Comment réagiriez-vous, fille unique, orpheline de mère, si un jour de novembre – alors que votre père vient de vous transmettre sur votre cellulaire des photos de la Floride où il dit être parti en voyage – vous receviez un appel de la maison funéraire vous demandant d’aller chercher l’urne contenant ses cendres ?
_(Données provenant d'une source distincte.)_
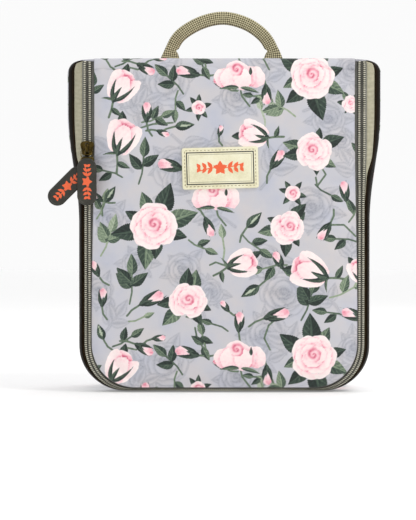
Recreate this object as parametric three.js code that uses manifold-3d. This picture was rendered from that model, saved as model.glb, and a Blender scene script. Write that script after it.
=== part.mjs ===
// Hanging toiletry bag: a padded floral bag with a zipped front flap that hinges at the top edge.
// Millimetres, +Z up, front towards -Y, origin on the floor at the middle of the base.
import * as THREE from 'three';
import * as BufferGeometryUtils from 'three/addons/utils/BufferGeometryUtils.js';
import Module from 'manifold-3d';

// ---- driving dimensions ----
const GAP = 0.3;
const BODY_HEIGHT = 232;
const TOP_HALF_WIDTH = 111;
const LOW_HALF_WIDTH = 102.5;
const TAPER_LOW_Z = 118;
const TAPER_HIGH_Z = 196;
const BASE_CORNER = 32;
const TOP_CORNER = 8;
const FRONT_Y = -40;
const BACK_Y = 40;

const PANEL_HALF_WIDTH = 90.5;
const PANEL_LOW_Z = 4;
const PANEL_HIGH_Z = 230.5;
const PANEL_CORNER = 30;
const PANEL_THICK = 1.9;

const SKIN = 1.2;
const WALL = 2;
const LINING = 0.8;
const PAD = 4;
const FLAP_HINGE = { y: -37.5, z: 232 };

const ZIP_CENTRE = 5;
const COIL_HALF_GAP = 0.5;
const COIL_WIDTH = 2.3;
const TAPE_END = 9;

const RING_RADIUS = 4.2;
const WIRE_RADIUS = 0.5;
const TAG_LENGTH = 33;
const TAG_WIDTH = 13.4;
const TAG_THICK = 2.2;
const TAG_TOP_DROP = 2.6;

const HANDLE_Y = 2;
const LABEL = { x: -3, z: 156.5, width: 53, height: 28.8, thick: 1.2, tilt: 1.5 };

// ---- material colours ----
const COLOURS = {
  floral: 0xcfcdd2,
  lining: 0xb9b4a6,
  foam: 0xe4e2dc,
  tape: 0x5c5a52,
  coil: 0xa2a48b,
  strip: 0xb8b290,
  leatherette: 0x2c2216,
  webbing: 0xa8a07a,
  cream: 0xe6e3bf,
  brass: 0x7a6530,
  rubber: 0x25241a,
  mesh: 0x4a4a46,
  board: 0x8a8a86,
  hook: 0x2a2a28,
};

const bag = new THREE.Group();

function addPart(name, geometry, colour, parent = bag, roughness = 0.8, metalness = 0) {
  const material = new THREE.MeshStandardMaterial({ color: COLOURS[colour], roughness, metalness });
  const mesh = new THREE.Mesh(geometry, material);
  mesh.name = name;
  parent.add(mesh);
  return mesh;
}

// ---- joining and cutting closed solids ----
const wasm = await Module();
wasm.setup();

function toManifold(geometry) {
  const bare = geometry.clone();
  bare.deleteAttribute('normal');
  bare.deleteAttribute('uv');
  const merged = BufferGeometryUtils.mergeVertices(bare, 1e-4);
  return new wasm.Manifold(new wasm.Mesh({
    numProp: 3,
    vertProperties: new Float32Array(merged.attributes.position.array),
    triVerts: new Uint32Array(merged.index.array),
  }));
}

function fromManifold(solid) {
  const mesh = solid.getMesh();
  const geometry = new THREE.BufferGeometry();
  geometry.setAttribute('position', new THREE.BufferAttribute(mesh.vertProperties, 3));
  geometry.setIndex(new THREE.BufferAttribute(mesh.triVerts, 1));
  geometry.computeVertexNormals();
  return geometry;
}

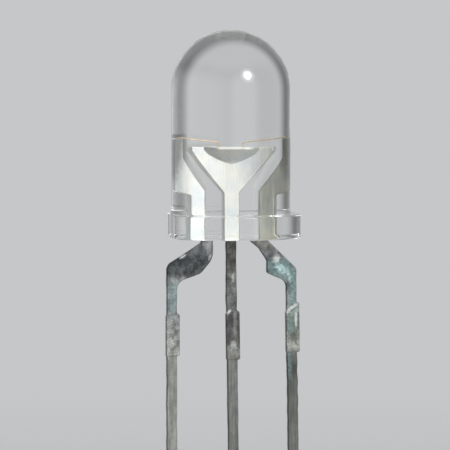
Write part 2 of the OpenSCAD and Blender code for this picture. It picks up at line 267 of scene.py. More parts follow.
# A colour multiplied by a value.
def scaled(tree, colour, factor):
    return node(tree, "VectorMath", {0: colour, "Scale": factor}, operation="SCALE").outputs[0]


# A colour ramp through stops of place and colour, in rising order.
def ramp(tree, value, stops):
    made = node(tree, "ValToRGB", {"Fac": value})
    elements = made.color_ramp.elements
    elements[0].position, elements[1].position = stops[0][0], stops[-1][0]
    elements[0].color, elements[1].color = (*stops[0][1], 1), (*stops[-1][1], 1)
    for place, colour in stops[1:-1]:
        elements.new(place).color = (*colour, 1)
    return made.outputs["Color"]


# The normal of a surface that a pattern raises by up to depth millimetres.
def bump(tree, pattern, depth):
    return node(tree, "Bump", {"Height": pattern, "Distance": depth * mm}).outputs[0]


# The shader that the surface shows.
def output(tree, surface):
    node(tree, "OutputMaterial", {"Surface": surface})


# Finishes, with painted light and shade on the leads

resinLook = {
    "tint": (0.985, 0.992, 0.988, 1), "ior": 1.53, "roughness": 0.0, "waveScale": 0.8, "waveDepth": 0.006,
    "lampTint": (0.95, 0.96, 0.955, 1), "innerMirrors": 2.5,
}


# Cast epoxy: clear, with the faint waves of a cast face. Lamps pass straight in to what it holds, and
# light that has been mirrored inside more than innerMirrors times passes straight out.
def makeResin():
    material, tree = newMaterial("clearResin")
    waves = noise(tree, coordinates(tree), resinLook["waveScale"], 1)
    glass = node(tree, "BsdfPrincipled", {
        "Base Color": resinLook["tint"],
        "Transmission Weight": 1.0,
        "IOR": resinLook["ior"],
        "Roughness": resinLook["roughness"],
        "Normal": bump(tree, waves, resinLook["waveDepth"]),
    })
    clear = node(tree, "BsdfTransparent", {"Color": resinLook["lampTint"]})
    rays = node(tree, "LightPath").outputs
    trapped = sums(tree, "GREATER_THAN", rays["Glossy Depth"], resinLook["innerMirrors"])
    straight = sums(tree, "MAXIMUM", rays["Is Shadow Ray"], trapped)
    output(tree, node(tree, "MixShader", {0: straight, 1: glass.outputs[0], 2: clear.outputs[0]}).outputs[0])
    return material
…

Une autre de ses mauvaises blagues, de se dire la quinquagénaire qui n’a jamais apprécié l’humour de son père, lequel, entre autres excentricités, lisait jadis à l’enfant des modes d’emploi en guise de contes. À cette tension entre eux s’était ajoutée la déception du père, ingénieur passionné, de voir sa fille choisir la comptabilité plutôt que de suivre ses traces. En dépit de ces divergences, père et fille s’aimaient tendrement sous le couvert d’une grande pudeur. Cette pudeur qui se dissimule sous un humour loufoque tout au long du roman. En effet, l’histoire, originale par la succession d’actions et de réflexions saugrenues qui la tissent, est racontée par l’héritière Ève, souvent maladroite, qui use de l’hyperbole, façon dirait-on de camoufler son émotivité.
Jacques Leroy a confié à un jeune notaire champion de planche à neige le soin de remettre à sa fille une vidéo dans laquelle il explique pourquoi il a gardé secret le cancer dont il est atteint et sa demande d’aide médicale à mourir, sans la prévenir de la date de son rendez-vous avec la mort. S’il avait trouvé pénible tant pour lui que pour son père la déchéance de ce dernier, sa fille, elle, prend très mal le fait de n’avoir pu l’assister. Une autre surprise de taille l’attend : parmi les legs testamentaires, celui de devoir s’occuper d’Émile, le demi-frère de Jacques, qu’elle connaît à peine. Ce qui nous vaudra une incursion dans la résidence Colibri, où vit Émile en perte d’autonomie. D’abord réfractaire à l’idée de visiter l’actuaire atteint de la maladie d’Alzheimer, Ève se laisse prendre au jeu. La narratrice aime les règles et les certitudes au point d’être passionnée par les dictées et les colonnes de chiffres. En revanche, elle se méfie des émotions. Habituée à ne s’occuper que d’elle-même après avoir rompu avec deux conjoints successifs, elle est la première étonnée d’observer le changement chez elle. Jusqu’où cela la mènera-t-elle ?
Histoire originale s’il en est, racontée avec un humour déroutant mais jamais vulgaire ni choquant. Par les thèmes de l’aide médicale à mourir, du cimetière, de la perte d’autonomie et des résidences pour aînés, Cimetière avec vue s’avère touchant en dépit du recours excessif à l’hyperbole. Quant à l’autrice, Françoise Cliche, elle se démarque par son parcours éclectique, son imagination et son humanisme.